I don’t know about your relatives, but mine never pass up a chance to say, “Well, that shirt was an interesting choice!” or “You leave the house looking like that?” or “Please let me take you shopping.”
When was I younger, less sure of myself, this was a real knock to my self-esteem. Now that I’m an adult and haven’t had a feeling in years, I no longer care what anyone thinks of my decades-old hoodie or my leggings patterned with Jeff Goldblum’s face. In fact, I’m at the point in my life where the more outrageous the outfit, the better. If you are also at that point, here are some outfits from literature you can wear to Thanksgiving dinner for maximum amounts of “You’re wearing that?”
1. Gatsby’s pink suit from The Great Gatsby. Not only would Gatsby’s vivid, rose-colored suit horrify my Great-aunt Linda, it would also communicate to everyone present that I am “new money.” Since the vibe I’m currently giving off is “no money,” I’ll take it.
2. Hamlet’s mourning ensemble. The most relatable bit in the entire play is when Hamlet is moodily moping around wearing all black, and Gertrude, sighing heavily, tells him to go change. This exact scenario played out COUNTLESS times throughout my stormy adolescence, and I didn’t even HAVE a treacherous uncle who murdered my father to marry my mother and steal the Danish crown.
3. Hester Prynne’s scarlet letter. What better way to command attention this Thanksgiving than by having a big red A for adulteress emblazoned across your chest for all to see?
4. Scarlett O’Hara’s dress made out of curtains from Gone With the Wind. The ultimate power move is showing up to Thanksgiving dinner wearing drapery.
5. Holden Caulfield’s red hunting hat from The Catcher in the Rye. My grandfather is strongly of the opinion that hats shouldn’t be worn inside, and especially not at the table. “This isn’t a hat,” I will say. “This is a symbol for Holden’s vulnerability, his need for isolation juxtaposed against his yearning for companionship.”
6. Enjolras’s red waistcoat from Les Misérables. If you, too, want to invoke the red-hot fervor of an ultimately doomed revolution, simply don a red waistcoat and hoist the French flag high.
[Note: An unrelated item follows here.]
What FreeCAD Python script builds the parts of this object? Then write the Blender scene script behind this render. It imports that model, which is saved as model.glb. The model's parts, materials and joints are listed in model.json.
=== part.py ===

7. Offred’s white bonnet and floor-length red cloak from The Handmaid’s Tale. This is a really good way to get people to stop talking about your wardrobe choices and START talking about the various ways in which women are disenfranchised when the government seizes control of their reproductive rights.
8. Miss Havisham’s tattered old wedding dress from Great Expectations. Nobody will be making pointed comments about your private life or your distressed jeans when you’re asking someone to pass the mashed potatoes while looking like a jilted lover.
9. Scout’s ham costume from To Kill a Mockingbird. At the very least, this one is sort of on theme, and no one can say otherwise.
10. Luna Lovegood’s roaring lion hat from Harry Potter. This has the double advantage of being 1) extremely shocking and 2) distinctly loud. If anyone starts asking you what your plans are after graduation, simply give them a booming hat roar and watch as what could have been a potentially uncomfortable conversation simply peters out forever.